= Eight-string bass guitar =

Variation of a bass guitar with 8 strings instead of 7

An eight-string bass guitar is a type of bass guitar with double course strings normally tuned in octaves, with both strings in a course usually played simultaneously. As on a 12-string guitar, this produces a natural chorus effect due to the subtle differences in string pitch.

==8-string bass guitars==
The eight-string bass guitar was invented by electrical engineer and musician Eric Krackow, who had played with Al Kooper's early band, The Aristo-Cats, in the late 1950s and early 1960s. It bothered Eric that 50% of the quartet would be tied up with the guitar doubling the bass line. Eric, finding it too awkward to play the unison octaves himself on complex songs, remembered the 12-string guitar principle and made a prototype eight-string bass from a modified four-string bass. The bass was strung with paired, octaved strings, similar to those of a regular 12-string guitar.

In 1967, Eric and business partner Steve Wittels brought it to Sid Hack of Univox, the company that imported Hagström guitars. Hack liked the idea, and ordered a trial run of 500 units. The success of that test run resulted in further production and sales. From 1967 through 1969, Hagstrom made 2,249 eight-string basses.

Standard tuning is usually thus:
- high e, low E,
- high a, low A
- high d, low D
- high g, low G

Chris Squire of Yes used a Ranney 8-string bass eE-aA-aD-dG, so that notes played on the upper two courses sound as open fifths; this tuning was utilized on the album 90125. He also previously used an 8-string Rickenbacker bass in standard tuning on the title track of Yes' album Going for the One. Billy Sherwood, who took over bass duties in Yes following Squire's death, extensively uses Spector and Ibanez 8-string basses in both Yes and solo projects.

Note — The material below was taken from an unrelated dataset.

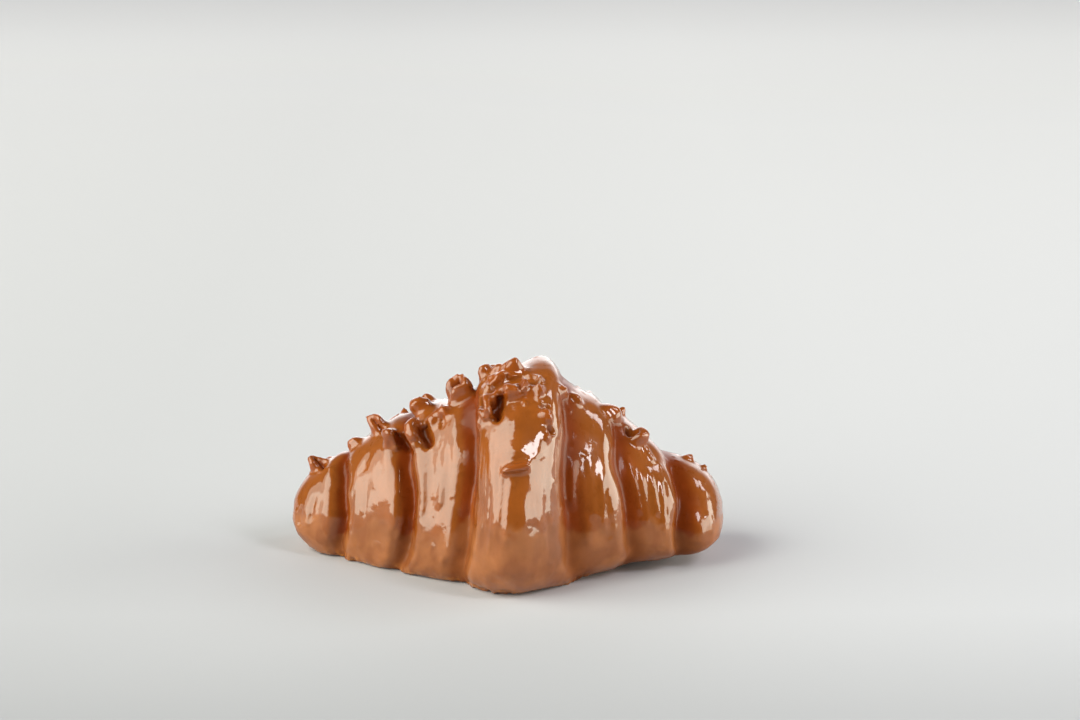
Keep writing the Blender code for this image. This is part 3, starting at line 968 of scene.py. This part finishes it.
def floor_with_painted_light():
    """A pale floor with painted light: brighter and glowing towards the back, with painted shade at the front
    and on the left.
    """
    g = Graph("pale_floor_painted_light")
    split = g.add("SeparateXYZ", {0: g.position()}).outputs
    across, depth = split["X"], split["Y"]
    grey = g.blend(g.onset(depth, FLOOR_LIGHT_DEPTH), FLOOR_NEAR_GREY, FLOOR_FAR_GREY)
    # Painted shade towards the front and on the left.
    tone = g.times(g.rescale(depth, FRONT_PAINTED_SHADE, FRONT_DEPTH), g.rescale(across, SIDE_PAINTED_SHADE, SIDE_WIDTH))
    g.set_surface(
        Base_Color=g.toned(grey, tone),
        Roughness=FLOOR_ROUGHNESS,
        Specular_IOR_Level=FLOOR_SPECULAR,
        Emission_Color=(1.0, 1.0, 1.0),
        Emission_Strength=g.rescale(depth, BACK_GLOW, BACK_GLOW_DEPTH),
    )
    return g.material


# ---- Stage, light and camera ----

FLOOR_SIZE = 12.0
CAMERA_PLACE = (0.00365, -0.8190, 0.2565)
CAMERA_PITCH = math.radians(77.24)
CAMERA_YAW = math.radians(-0.52)
LENS = 85.0  # mm
CLIP_END = 20.0  # metres, past the far edge of the floor
WARM = (0.97, 1.0, 0.86)
COOL = (0.99, 0.99, 1.0)

# The lights: azimuth in degrees from the camera's side towards +X, elevation above the floor, distance,
# width and height in metres, how bright the face looks, and its colour.
Softbox = namedtuple("Softbox", "name azimuth elevation distance width height radiance colour")
SOFTBOXES = (
    Softbox("left_softbox", -69, 29, 2.4, 3.6, 2.9, 2.25, WARM),
    Softbox("far_left_softbox", -67, 28, 2.4, 2.2, 2.9, 2.75, WARM),
    Softbox("right_light", 56, 41, 1.3, 0.26, 0.46, 14.0, COOL),
    Softbox("back_right_light", 118, 40, 1.5, 0.26, 0.36, 6.5, COOL),
    Softbox("right_panel", 88, 13, 2.4, 2.5, 1.2, 5.6, WARM),
)
AIM_HEIGHT = 0.03  # metres above the floor that they face
STUDIO_GLOW = (0.07, 2.3)  # light of the surroundings, in front and at the back
STUDIO_GLOW_FROM = (0.70, 1.0)  # how far back that sets in, where 1 is straight back


def direction(azimuth, elevation):
    """A unit vector: azimuth in degrees from the camera's side towards +X, elevation above the floor."""
    a, e = math.radians(azimuth), math.radians(elevation)
    return Vector((math.sin(a) * math.cos(e), -math.cos(a) * math.cos(e), math.sin(e)))


def add_softbox(box):
    """A rectangular light that faces the croissant. Its power follows from how bright its face looks."""
    data = bpy.data.lights.new(box.name, "AREA")
    data.shape = "RECTANGLE"
    data.size, data.size_y = box.width, box.height
    data.energy = box.radiance * math.pi * box.width * box.height
    data.color = box.colour
    light = bpy.data.objects.new(box.name, data)
    toward = direction(box.azimuth, box.elevation)
    light.location = toward * box.distance + Vector((0, 0, AIM_HEIGHT))
    light.rotation_euler = toward.to_track_quat("Z", "Y").to_euler()
    light.visible_camera = False
    bpy.context.scene.collection.objects.link(light)


def make_stage():
    """A wide flat floor, which isn't part of the croissant."""
    bm = bmesh.new()
    bmesh.ops.create_grid(bm, x_segments=1, y_segments=1, size=FLOOR_SIZE / 2)
    mesh = bpy.data.meshes.new("floor")
    bm.to_mesh(mesh)
    bm.free()
    mesh.materials.append(floor_with_painted_light())
    floor = bpy.data.objects.new("floor", mesh)
    bpy.context.scene.collection.objects.link(floor)
    floor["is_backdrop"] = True


def make_light():
    """The softboxes, and surroundings that are bright at the back."""
    for softbox in SOFTBOXES:
        add_softbox(softbox)
    world = bpy.data.worlds.new("studio")
    bpy.context.scene.world = world
    world.use_nodes = True
    nodes, links = world.node_tree.nodes, world.node_tree.links
    background = nodes["Background"]
    background.inputs["Color"].default_value = (1, 1, 1, 1)
    place = nodes.new("ShaderNodeTexCoord")
    split = nodes.new("ShaderNodeSeparateXYZ")
    links.new(place.outputs["Generated"], split.inputs[0])
    back = nodes.new("ShaderNodeMapRange")
    back.interpolation_type = "SMOOTHSTEP"
    back.inputs["From Min"].default_value, back.inputs["From Max"].default_value = STUDIO_GLOW_FROM
    back.inputs["To Min"].default_value, back.inputs["To Max"].default_value = STUDIO_GLOW
    links.new(split.outputs["Y"], back.inputs["Value"])
    links.new(back.outputs["Result"], background.inputs["Strength"])


def make_camera():
    """The camera, in front of the croissant and a little above it."""
    data = bpy.data.cameras.new("camera")
    data.lens = LENS
    data.clip_end = CLIP_END
    camera = bpy.data.objects.new("camera", data)
    camera.location = CAMERA_PLACE
    camera.rotation_euler = (CAMERA_PITCH, 0, CAMERA_YAW)
    bpy.context.scene.collection.objects.link(camera)
    bpy.context.scene.camera = camera
    bpy.context.scene.view_settings.view_transform = "Standard"


def main():
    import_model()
    cad_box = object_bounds()
    make_stage()
    make_light()
    make_camera()

    draw = random.Random(SEED)
    bm = bmesh.new()
    along, around, skin_points = add_dough(bm)
    for nut in [*MAIN_NUTS, *scattered_nuts(draw)]:
        add_nut(bm, nut, draw)
    coat = one_skin(bm)
    web = Web(coat.data)
    dress(coat, web, draw, along, around, skin_points)
    stand_on_solid(coat)
    coat.data.materials.clear()
    coat.data.materials.append(chocolate())
    coat.data.shade_smooth()
    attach(coat, "root")
    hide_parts("croissant")

    boxes = {"cad": cad_box, "visual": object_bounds()}
    boxes = {name: [list(corner) for corner in box] for name, box in boxes.items()}


main()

Eight-string basses are usually fretted; however, fretless basses have infrequently been made. Many well-known guitar manufacturers offer eight-string basses, including Dean Guitars, ESP Guitars, Hamer Guitars, Schecter Guitars, Washburn Guitars, Rickenbacker and Hagström. Warmoth Guitars also offers an eight-string "conversion" intended to make a standard bass body into an eight-strung instrument.

Often, the 8-string bass is played with a plectrum to have a better attack and to increase the 'ringing' of the higher-register strings, but is not essential. Funk players have used finger and slap and pop techniques with the 8-string bass (such as Victor Wooten).

Guitarist Jimi Hendrix also played 8-string bass on tracks from his Electric Ladyland album, namely "Crosstown Traffic" and "1983... (A Merman I Should Turn to Be)". Bassists who at some time have utilised the eight-string bass include Abraham Laboriel, Mark Egan, Nick Lowe, Jeff Ament of Pearl Jam, Paulo Pinto of Sepultura, John Paul Jones of Led Zeppelin, John Entwistle of The Who, Mike Rutherford of Genesis, Greg Lake of Emerson, Lake & Palmer, Gary Shea of Alcatrazz, Bent Sæther of Motorpsycho, Thom Bone of Butt Trumpet, Dennis McGarry of It's OK!, Lemmy of Motörhead, Yoshihiro Naruse of Casiopea, Baron Blood of Necromantia, Brandon Curtis of The Secret Machines, Ian Hill of Judas Priest, Benjamin Orr of The Cars, and Tom Petersson of Cheap Trick.

==10-string bass guitars==
10-string basses incorporate a high b and low B string (like that of a regular 5-string bass, but double-stringed).
- high b, low B
- high e, low E
- high a, low A
- high d, low D
- high g, low G

Michael Manring plays a 10-string bass made by Zon Guitars. He uses a variety of tunings, but rarely uses octaves, instead preferring thirds, fourths and fifths. John Paul Jones used a 10-string bass made by Manson guitars at Led Zeppelin's 2007 reunion concert.